44. Learn how to make different kinds of tests: unit, integration, browser/UI, performance, penetration, exploratory etc.

45. Practice making data-driven tests.

46. Understand the latest 3 releases of OWASP Top 10.

47. Learn a few testing frameworks for the environment where you work in, have your opinion.

48. Practice Quality Engineer hat by making Quality kick-off before every feature, write important test cases and definition of done for every task.

49. Play a Quality Engineer role for somebody else.

Product Management

50. Learn how to interview customers/people.

51. Make sure you understand how to make research and make judgements based on it.

52. Learn a few ways to document requirements (Jobs to be Done, user stories in a Given When Then etc).

53. Learn wireframing software like Balsamiq and some other product management techniques here https://www.productmanual.co/

54. Learn and practice communication with stakeholders.

55. Interview 30 product managers (pay for their lunch or coffee). It will be super helpful, I promise. Watch interviews with product managers at Product School.

56. Learn the best practices in communicating requirements and motivating people without a direct management line. Learn how to influence others.

57. Learn how to test ideas, validate a variation with A/B or multi-variant testing.

58. Make sure you understand competitors, watch them and can ignore them.

59. Watch some videos from Product School or similar youtube channels.

60. Product lead features, innovation initiatives or similar practices in your current company.

61. Subscribe to Teresa Torres, Intercom’s podcast, Masters of Scale and other sources of information that will help you grow.

Project Management

62. Learn some project/program management tricks and techniques.

63. Improve your time management skills as well as road map planning.

64. Learn a few project management tools like Jira, Asana, Trello.

65. Learn how big physical projects are done. For example, learn what it takes to build a bridge or a building.

Marketing

66. Learn about all marketing channels like SEO (including site performance, link building etc), Paid search, email, social, referral etc.

67. Learn about content marketing, copywriting and use your written communication skills to share with people solutions to their problems, product updates etc.

68. Collect a set of best marketing copies, ads and other material to use as an inspiration.

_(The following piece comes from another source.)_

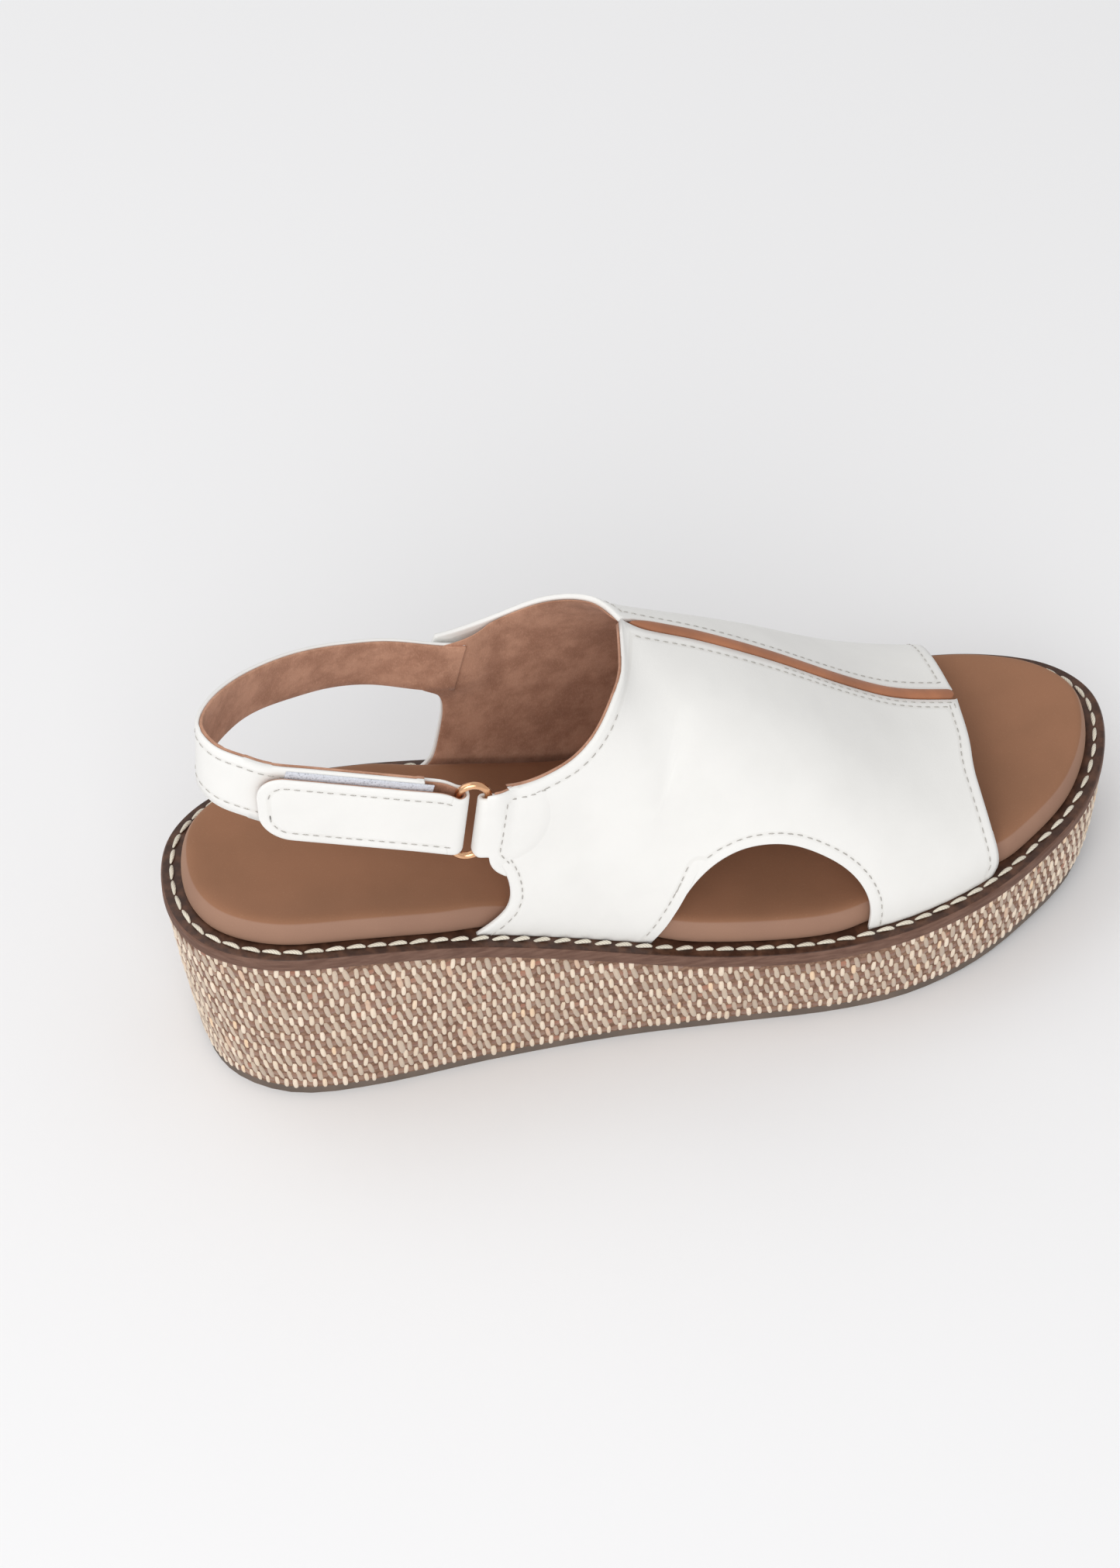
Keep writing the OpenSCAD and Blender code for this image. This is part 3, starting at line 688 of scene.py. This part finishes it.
# ---- sole ----
def sole_shell(node, name):
    """A welded copy, smoothed round the outline with its section kept sharp."""
    obj = welded(node, name)
    bm = bmesh.new()
    bm.from_mesh(obj.data)
    crease = bm.edges.layers.float.new("crease_edge")
    for edge in bm.edges:
        edge[crease] = 1.0 if edge.calc_face_angle(0) > math.radians(14) else 0.0
    bm.to_mesh(obj.data)
    bm.free()
    return smooth_over(obj, 2)


def make_welt():
    """The welt, glossy on top and dull on its cut side."""
    obj = sole_shell("welt", "welt_strip")
    m = obj.modifiers.new("Bevel", "BEVEL")
    m.width, m.segments, m.angle_limit = 0.3 * MM, 2, math.radians(25)
    apply_all(obj)
    bpy.ops.object.shade_smooth_by_angle(angle=math.radians(30))
    dress(obj, welt_top(), "sole_and_upper", ["welt"])
    obj.data.materials.append(welt_side())
    for p in obj.data.polygons:
        p.material_index = 0 if p.normal.z > 0.55 else 1


def make_welt_stitches():
    """Two-ply lockstitches along the welt, one for each of the CAD node's."""
    obj = welded("welt_stitching", "stitch_parts")
    bm = bmesh.new()
    bm.from_mesh(obj.data)
    seen, places = set(), []
    for v in bm.verts:
        if v.index in seen:
            continue
        part, queue = [], [v]
        seen.add(v.index)
        while queue:
            a = queue.pop()
            part.append(a.co.copy())
            for e in a.link_edges:
                b = e.other_vert(a)
                if b.index not in seen:
                    seen.add(b.index)
                    queue.append(b)
        middle_of = sum(part, Vector()) / len(part)
        far = max(part, key=lambda p: (p - middle_of).length)
        ends = [p for p in part if (p - far).length < 1.6 * MM]
        along = sum(ends, Vector()) / len(ends) - middle_of
        if along.cross(middle_of).z < 0:
            along = -along
        places.append((middle_of, along.normalized()))
    bm.free()
    bpy.data.objects.remove(obj)
    pattern = leaf_stitch(5.0 * MM, 1.2 * MM, 0.95 * MM)
    tips = []
    for p, along in places:
        side = Vector((0, 0, 1)).cross(along)
        slant = (along - side * (0.2 + 0.05 * chance.standard_normal())).normalized()
        tips.append(facing(p - Vector((0, 0, 0.35 * MM)), slant, Vector((0, 0, 1))))
    obj = scatter("welt_stitches", pattern, tips, thread_cream)
    bpy.data.objects.remove(pattern)
    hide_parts("welt_stitching")
    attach(obj, "sole_and_upper")


def make_weave():
    """Every yarn float of the woven cover, as a grain laid on the wedge's side."""
    obj = welded("wedge_wrap", "wrap_guide")
    skin = Skin(obj, Vector((0, 0, 0.025)))
    low_rim, top_rim = sorted(skin.rims[:2], key=lambda r: sum(p.z for p in r) / len(r))
    bpy.data.objects.remove(obj)
    columns = 2 * round(len(top_rim) * 0.4 * MM / (2 * YARN_PITCH))
    low = KDTree(len(low_rim))
    for i, p in enumerate(low_rim):
        low.insert((p.x, p.y, 0), i)
    low.balance()
    up = Vector((0, 0, 1))
    floats = {"cream": [], "beige": [], "brown": []}
    for i in range(columns):
        k = int(i * len(top_rim) / columns)
        p = top_rim[k]
        along = top_rim[(k + 5) % len(top_rim)] - top_rim[k - 5]
        along.z = 0
        along.normalize()
        out = Vector((along.y, -along.x, 0))
        if skin.tree.ray_cast(p + out * 0.015 - up * 0.002, -out)[0] is None:
            out = -out
        foot = low_rim[low.find((p.x - out.x * 0.004, p.y - out.y * 0.004, 0))[1]].z
        for j in range(16):
            z = foot + (j + 0.45) * ROW_PITCH
            if z > p.z - 0.4 * MM:
                break
            q, n, _, _ = skin.tree.ray_cast(Vector((p.x, p.y, z)) + out * 0.015, -out)
            if q is None:
                continue
            level = along if along.cross(up).dot(n) > 0 else -along
            lean = (0.06 if i % 2 == 0 else 0.2) + 0.07 * chance.standard_normal()
            line = (up - level * lean).normalized()
            jitter = (level * 0.1 + up * 0.16) * MM * chance.standard_normal()
            size = Matrix.Scale(1 + 0.07 * chance.standard_normal(), 4)
            if (i + j) % 2:
                floats["brown"].append(facing(q + jitter * 0.5 - n * 0.42 * MM, level, n) @ size)
            elif i % 2:
                floats["beige"].append(facing(q + jitter - n * 0.32 * MM, line, n) @ size)
            else:
                floats["cream"].append(facing(q + jitter - n * 0.22 * MM, line, n) @ size)
    looks = {
        "cream": (grain("cream_float", 3.75 * MM, 1.5 * MM, 1.3 * MM, square=0.5),
                  yarn("yarn_cream", (243, 226, 205), (228, 209, 185), (244, 208, 168))),
        "beige": (grain("beige_float", 5.0 * MM, 1.75 * MM, 1.3 * MM, square=0.6),
                  yarn("yarn_beige", (212, 193, 172), (190, 171, 152), (226, 190, 162))),
        "brown": (grain("brown_float", 2.3 * MM, 2.9 * MM, 1.3 * MM, 6, 5, 0.6),
                  yarn("yarn_brown", (134, 96, 79), (162, 128, 108), (176, 118, 94))),
    }
    for name, (pattern, finish) in looks.items():
        piece = scatter("weave_" + name, pattern, floats[name], finish)
        bpy.data.objects.remove(pattern)
        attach(piece, "sole_and_upper")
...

69. Understand basic analytics (including tools and approaches), funnel analytics, churn and other product metrics which you want to move with your marketing.

70. Read the top book on Marketing, people influence and branding. “The 22 Immutable Laws of Marketing” and others.

Business acumen

71. Get the financial basics of business. This will make you more pragmatic. Imagine if you would pay everything from your pocket, will you make the same decisions?

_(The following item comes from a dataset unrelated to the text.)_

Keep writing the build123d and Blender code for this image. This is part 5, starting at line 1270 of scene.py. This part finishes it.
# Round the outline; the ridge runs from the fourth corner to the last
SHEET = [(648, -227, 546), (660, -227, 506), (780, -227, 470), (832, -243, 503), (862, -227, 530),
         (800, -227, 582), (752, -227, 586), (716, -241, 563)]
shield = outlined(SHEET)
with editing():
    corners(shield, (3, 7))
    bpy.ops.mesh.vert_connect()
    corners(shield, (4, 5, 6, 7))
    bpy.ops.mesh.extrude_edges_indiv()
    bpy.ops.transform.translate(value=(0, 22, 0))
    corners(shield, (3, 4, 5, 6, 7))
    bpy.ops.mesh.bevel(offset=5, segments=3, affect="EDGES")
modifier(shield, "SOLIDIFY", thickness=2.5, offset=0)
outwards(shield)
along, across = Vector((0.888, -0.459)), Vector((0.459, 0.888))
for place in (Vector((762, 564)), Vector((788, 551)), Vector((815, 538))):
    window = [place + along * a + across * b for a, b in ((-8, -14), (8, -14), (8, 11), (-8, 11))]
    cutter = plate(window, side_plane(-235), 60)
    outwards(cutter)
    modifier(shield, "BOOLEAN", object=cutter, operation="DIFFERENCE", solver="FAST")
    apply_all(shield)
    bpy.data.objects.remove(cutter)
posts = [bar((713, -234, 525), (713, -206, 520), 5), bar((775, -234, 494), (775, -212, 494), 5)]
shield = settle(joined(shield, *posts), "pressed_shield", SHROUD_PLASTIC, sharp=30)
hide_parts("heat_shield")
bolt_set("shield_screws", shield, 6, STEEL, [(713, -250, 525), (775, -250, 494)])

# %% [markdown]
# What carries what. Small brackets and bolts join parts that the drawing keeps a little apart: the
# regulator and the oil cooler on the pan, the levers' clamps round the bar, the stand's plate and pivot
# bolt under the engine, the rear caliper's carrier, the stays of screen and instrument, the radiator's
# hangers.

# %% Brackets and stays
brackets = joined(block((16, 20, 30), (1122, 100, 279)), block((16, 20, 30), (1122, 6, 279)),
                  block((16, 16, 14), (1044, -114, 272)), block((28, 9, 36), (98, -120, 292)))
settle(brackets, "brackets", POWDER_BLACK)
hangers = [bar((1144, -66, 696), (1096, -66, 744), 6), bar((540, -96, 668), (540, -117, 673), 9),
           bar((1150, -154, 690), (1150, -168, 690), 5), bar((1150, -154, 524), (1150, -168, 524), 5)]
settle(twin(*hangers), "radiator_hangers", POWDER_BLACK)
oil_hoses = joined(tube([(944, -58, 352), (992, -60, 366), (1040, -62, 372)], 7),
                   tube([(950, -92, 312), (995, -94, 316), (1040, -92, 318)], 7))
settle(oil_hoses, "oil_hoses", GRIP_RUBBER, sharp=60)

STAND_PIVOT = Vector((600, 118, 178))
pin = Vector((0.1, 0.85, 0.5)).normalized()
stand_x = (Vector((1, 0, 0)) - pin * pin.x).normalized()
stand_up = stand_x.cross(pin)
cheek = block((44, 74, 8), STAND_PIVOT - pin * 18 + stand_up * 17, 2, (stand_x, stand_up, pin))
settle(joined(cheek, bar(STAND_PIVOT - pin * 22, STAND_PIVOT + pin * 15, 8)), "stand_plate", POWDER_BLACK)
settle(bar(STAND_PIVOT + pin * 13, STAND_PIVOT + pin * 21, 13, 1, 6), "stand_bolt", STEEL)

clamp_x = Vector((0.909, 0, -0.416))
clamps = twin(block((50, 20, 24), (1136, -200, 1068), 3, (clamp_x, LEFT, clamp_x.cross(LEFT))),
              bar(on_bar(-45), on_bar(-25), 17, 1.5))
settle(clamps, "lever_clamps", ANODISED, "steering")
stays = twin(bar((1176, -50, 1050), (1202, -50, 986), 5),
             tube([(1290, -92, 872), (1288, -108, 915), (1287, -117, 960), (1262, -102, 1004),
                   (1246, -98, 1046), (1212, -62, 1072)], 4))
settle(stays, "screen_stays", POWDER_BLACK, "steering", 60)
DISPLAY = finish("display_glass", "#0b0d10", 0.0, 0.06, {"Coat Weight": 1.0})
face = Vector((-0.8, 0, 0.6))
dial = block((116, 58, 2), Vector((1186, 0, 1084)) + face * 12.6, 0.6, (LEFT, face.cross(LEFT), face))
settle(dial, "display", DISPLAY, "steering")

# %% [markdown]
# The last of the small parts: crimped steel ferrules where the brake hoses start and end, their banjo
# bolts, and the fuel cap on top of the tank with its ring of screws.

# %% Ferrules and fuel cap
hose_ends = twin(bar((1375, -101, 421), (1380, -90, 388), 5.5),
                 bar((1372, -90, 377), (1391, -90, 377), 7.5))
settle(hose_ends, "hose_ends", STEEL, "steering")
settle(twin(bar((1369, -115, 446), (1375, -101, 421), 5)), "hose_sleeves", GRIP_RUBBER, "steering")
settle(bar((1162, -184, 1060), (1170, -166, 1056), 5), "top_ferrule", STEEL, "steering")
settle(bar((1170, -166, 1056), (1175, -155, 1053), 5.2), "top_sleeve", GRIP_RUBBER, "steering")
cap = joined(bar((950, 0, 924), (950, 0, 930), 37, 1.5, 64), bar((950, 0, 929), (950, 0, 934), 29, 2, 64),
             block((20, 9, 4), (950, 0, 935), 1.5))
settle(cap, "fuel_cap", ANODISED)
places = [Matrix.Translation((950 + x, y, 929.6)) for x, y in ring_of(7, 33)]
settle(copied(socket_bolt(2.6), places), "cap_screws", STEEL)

72. Understand the main roles and responsibilities of people in a company.

73. Find and learn in depth of at least 10 businesses. Read or listen “Good to Great” and other business books

74. Try to hire a few people if you haven’t done. Start with small jobs. You will learn to interview, communication and business negotiation.

Risk Aversion

75. Play poker, invest in the stock, try gambling and similar things where you train yourself on risk-taking and will learn things about yourself.

76. Learn the main software and business risks. Learn as many cases as you can when the risk paid for and when not.

77. Get familiar with risk-based testing and approached.

78. Do something physical and risky. For instance, sing up for an ultra-marathon or climb a mountain.

Ideation

79. Generate 10 new product/business ideas daily for 30 days. If it seems easy, go for 50 ideas daily.

80. Discuss as many ideas with others to understand what is risky. Make a website just to test ideas and learn.

81. Watch startup pitch days.

82. Always think 10X, not just 30%.

83. Blog ideas publicly, on sites like Hacker Noon, to get some critics.

Compound effect

84. Do little progress every day to benefit from the compound effect. Do bigger things every week or month.

85. Read or listen at least one book per week and at the same time abandon social media, series and TV to win more time to do what matters.

Theory and practice

86. Learn the theory of all above, but take time to practice daily that matters for you and your career.

87. Learn new stuff often. Learn bigger things like a new foreign language like Spanish or Japanese.

88. Join a small business or start your own. You will learn a hell of a lot. If you are young I would strongly encourage you to consider joining a startup and not a big company to maximise your learning.

Summary

Use focus and discipline to work daily towards your goal, the rest will come.